Parameters: - group (GeoDataFrame): A GeoDataFrame group to overlay. - gdf_area (GeoDataFrame): A GeoDataFrame with polygons.
Returns: - GeoDataFrame: The result of the overlay operation.
- wazeasy.utils.split_jams_into_geometries(ddf, gdf_area, projected_crs)#
Split jams into geometries (polygons). Notice that this is a heavy process. It is useful when dealing with small geographies.
Parameters: - ddf (DataFrame): The Dask DataFrame containing traffic jam data - the original data. - gdf_area (GeoDataFrame): A GeoDataFrame with polygons. - projected_crs (str): The projected coordinate reference system to be used.

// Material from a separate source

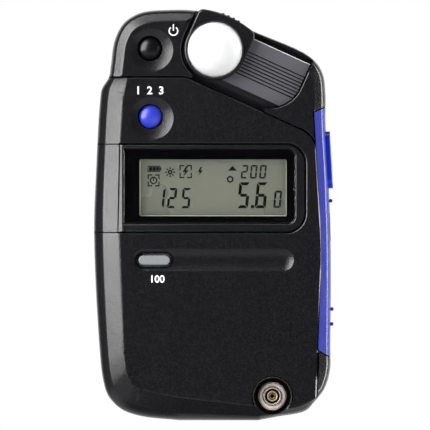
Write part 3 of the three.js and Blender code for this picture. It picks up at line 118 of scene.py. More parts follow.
white = add_node(air, "ShaderNodeBackground", in_Color=linear("#ffffff"), in_Strength=1.0)
seen = add_node(air, "ShaderNodeMixShader", [
    (white_share, 0), (dim.outputs[0], 1), (white.outputs[0], 2)])
add_node(air, "ShaderNodeOutputWorld", [(seen.outputs[0], "Surface")])
middle = Vector((0, 0, 0.055))


def softbox(name, azimuth, elevation, size, watts, distance=0.9, aim=middle):
    """A soft lamp about the meter, by degrees left of the camera and above the horizon."""
    lamp = bpy.data.lights.new(name, "AREA")
    lamp.shape = "RECTANGLE"
    lamp.size, lamp.size_y = size
    lamp.energy = watts
    stand = placed(name, lamp)
    a, e = math.radians(azimuth), math.radians(elevation)
    toward = Vector((-math.sin(a) * math.cos(e), -math.cos(a) * math.cos(e), math.sin(e)))
    stand.location = toward * distance + middle
    stand.rotation_euler = (aim - stand.location).to_track_quat("-Z", "Y").to_euler()
    return stand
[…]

Returns: - DataFrame: A Dask DataFrame with jams distributed over the aggregation geometry.
Notice that this DataFrame will have more rows than the original one due to the overlay process.
- wazeasy.utils.tci_temporal_spatial(df, agg_temporal, agg_spatial, agg_column, start_date=None, end_date=None, dow=None)#
Calculate the Traffic Congestion Index (TCI) by period and geography.
Parameters: - df (DataFrame): The DataFrame (Dask or Pandas) containing traffic jam data. - agg_temporal (list): Name of columns used for temporal aggregation. - agg_spatial (str): Name of column used for spatial aggregation. - start_date (str, optional): The start date (YYYY-MM-DD) of the period to consider.
If None, it will use the minimum date in the data.
- end_date (str, optional): The end date (YYYY-MM-DD) of the period to consider.
If None, it will use the maximum date in the data.
dow (list, optional): Days of the week to consider (0 = Monday, 6 = Sunday)
agg_column (str): The column to aggregate.
Returns: - DataFrame: A DataFrame with the TCI calculated.
- wazeasy.utils.time_attributes(df)#
Calculate year, month, date, and hour for each jam record.
Parameters: - df (DataFrame): The DataFrame containing the data.
Returns: - None: Modifies the DataFrame in place.